A chorus of voices cheer from their desks and I manage to smile from ear to ear in a way I haven’t done in so long. Tears prick my eyes. There’s no doubt about it, music is what I’m meant to do in life, I just know it. Tom is right. It’s in my soul and it makes people happy to hear my songs just as much as it makes me happy to write and sing them.
‘Sing the one about the lucky number,’ says one of the Jackson twins from the second row of the small classroom. Even after teaching them for almost seven months, I still sometimes can’t tell the difference in the two little red-headed boys, which is made more difficult when they constantly swap seats to confuse me.
‘Ah, the lucky number song, of course,’ I say to a rapture of enthusiasm from the other twenty-five faces that stare back at me. ‘OK, I’ll give it a go.’

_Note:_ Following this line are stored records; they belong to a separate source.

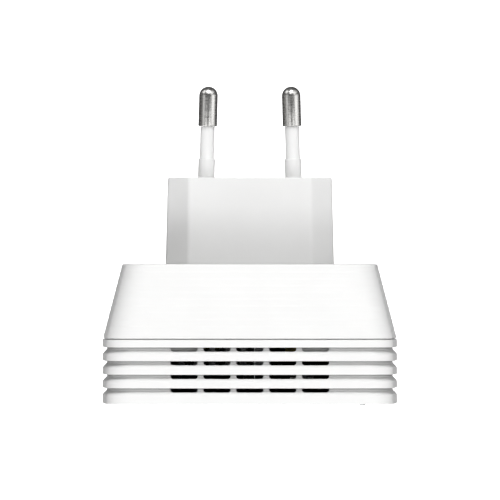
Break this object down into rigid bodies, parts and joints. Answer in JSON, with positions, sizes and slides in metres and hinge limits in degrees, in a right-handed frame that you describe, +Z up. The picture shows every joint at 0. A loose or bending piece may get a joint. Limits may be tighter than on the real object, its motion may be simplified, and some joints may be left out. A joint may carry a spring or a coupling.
{
  "type": "powerline adapter",
  "caption": "Wall-socket powerline network adapter with leaning sleeved plug pins, tapered ribbed rear, stepped vented front cover, network socket and buttons below.",
  "frame": {"origin": "the middle of the plug's face, between the two pins", "axes": "+Y along the pins into the wall socket, +Z up in use towards the vented end, +X to the right of someone facing the front"},
  "size_m": [0.063, 0.068, 0.076],
  "materials": {
    "body_white": "fine satin moulding",
    "plug_grey": "matte light grey moulding",
    "label": "blank printed film",
    "pin_nickel": "satin nickel plate",
    "sleeve_white": "smooth moulded sleeve",
    "contact_brass": "plain sheet brass",
    "contact_gold": "gold flash on phosphor bronze",
    "screw_steel": "zinc plate",
    "board_green": "solder mask over glass fibre",
    "board_blue": "solder mask over glass fibre",
    "fuse_brown": "glazed ceramic tube",
    "disc_blue": "dipped epoxy",
    "film_yellow": "box film part and winding tape",
    "ferrite": "sintered ferrite",
    "copper": "enamelled copper wire",
    "chip_black": "moulded epoxy",
    "capacitor_sleeve": "shrink sleeve over an aluminium can",
    "thermal_pad": "soft silicone pad",
    "heat_sink": "extruded, plain",
    "black_plastic": "moulded glass-filled nylon",
    "jack_steel": "tin-plated sheet",
    "led": "clear resin on a white chip",
    "light_pipe": "frosted clear acrylic",
    "button_white": "satin moulding",
    "button_red": "moulded"
  },
  "bodies": {
    "adapter": {"front_cover": "body_white", "rear_cover": "body_white", "plug_block": "plug_grey", "rating_label": "label", "pin_carrier": "black_plastic", "pin_left": "pin_nickel", "pin_right": "pin_nickel", "sleeve_left": "sleeve_white", "sleeve_right": "sleeve_white", "contact_left": "contact_brass", "contact_right": "contact_brass", "plug_screw_left": "screw_steel", "plug_screw_right": "screw_steel", "power_board": "board_green", "power_board_screw_1": "screw_steel", "power_board_screw_2": "screw_steel", "fuse": "fuse_brown", "varistor": "disc_blue", "filter_capacitor": "film_yellow", "safety_capacitor": "disc_blue", "choke_core": "ferrite", "choke_winding_1": "copper", "choke_winding_2": "copper", "bridge_rectifier": "chip_black", "controller_chip": "chip_black", "output_diode": "chip_black", "bulk_capacitor": "capacitor_sleeve", "output_capacitor": "capacitor_sleeve", "power_transformer_core": "ferrite", "power_transformer_winding": "film_yellow", "coupling_transformer": "chip_black", "network_board": "board_blue", "network_board_screw_1": "screw_steel", "network_board_screw_2": "screw_steel", "modem_chip": "chip_black", "thermal_pad": "thermal_pad", "heat_sink": "heat_sink", "memory_chip": "chip_black", "flash_chip": "chip_black", "clock_crystal": "jack_steel", "power_inductor": "ferrite", "ethernet_transformer": "chip_black", "board_header": "black_plastic", "jack_shield": "jack_steel", "jack_body": "black_plastic", "jack_contacts": "contact_gold", "led_1": "led", "led_2": "led", "led_3": "led", "light_pipe_1": "light_pipe", "light_pipe_2": "light_pipe", "light_pipe_3": "light_pipe", "pair_switch_body": "jack_steel", "reset_switch_body": "jack_steel"},
    "pair_button_body": {"pair_button": "button_white", "pair_switch_plunger": "black_plastic"},
    "reset_body": {"reset_plunger": "button_red"}
  },
  "joints": [
    {"name": "pair_button_press", "type": "slide", "parent": "adapter", "child": "pair_button_body", "axis": [0, 0, 1], "range_m": [0, 0.0005], "stiffness_N_per_m": 600},
    {"name": "reset_press", "type": "slide", "parent": "adapter", "child": "reset_body", "axis": [0, 0, 1], "range_m": [0, 0.0003], "stiffness_N_per_m": 600}
  ]
}
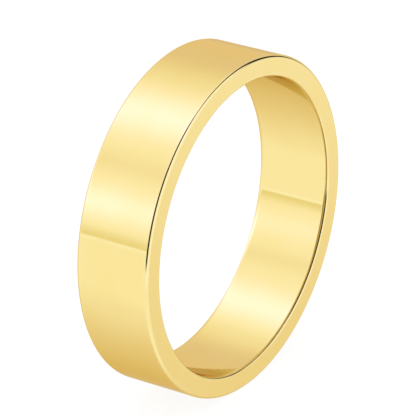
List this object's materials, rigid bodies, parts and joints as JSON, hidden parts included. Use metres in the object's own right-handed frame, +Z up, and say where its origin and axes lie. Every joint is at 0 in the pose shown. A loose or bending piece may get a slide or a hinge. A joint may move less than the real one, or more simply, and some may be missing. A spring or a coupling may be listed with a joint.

I quickly recount the words of the ‘lucky number song’ in my head, and to my delight and surprise they come flooding back like I’ve never stopped singing it.
I wrote it over a year ago for the pupils who were in my class and, as I think of life back then, I realize how much things have changed for me and all around me. The words of the song were penned right here at this very desk one evening after marking homework, long before Matthew’s accident, and long before I fell in love once more with Tom and then lost him again.
The song, a simple, gentle lullaby, was written to instil a sense of love and joy in such young innocent minds, based around the idea that we all have a lucky number, a sense of hope and a guardian angel. The words never fail to make me cry as I know it will do now, but in the nicest way, stripping the idea of happiness down to the simplest things in life like a hug, a smile or a kind word to another.
I pluck the dreamy opening notes and my heart fills up when I look down onto the rows of tiny faces in front of me, some leaning their faces in their hands, some swaying along and others even mouthing the lyrics as I sing. When it comes to the chorus they all join in and I give up disguising the tears that flow from my eyes.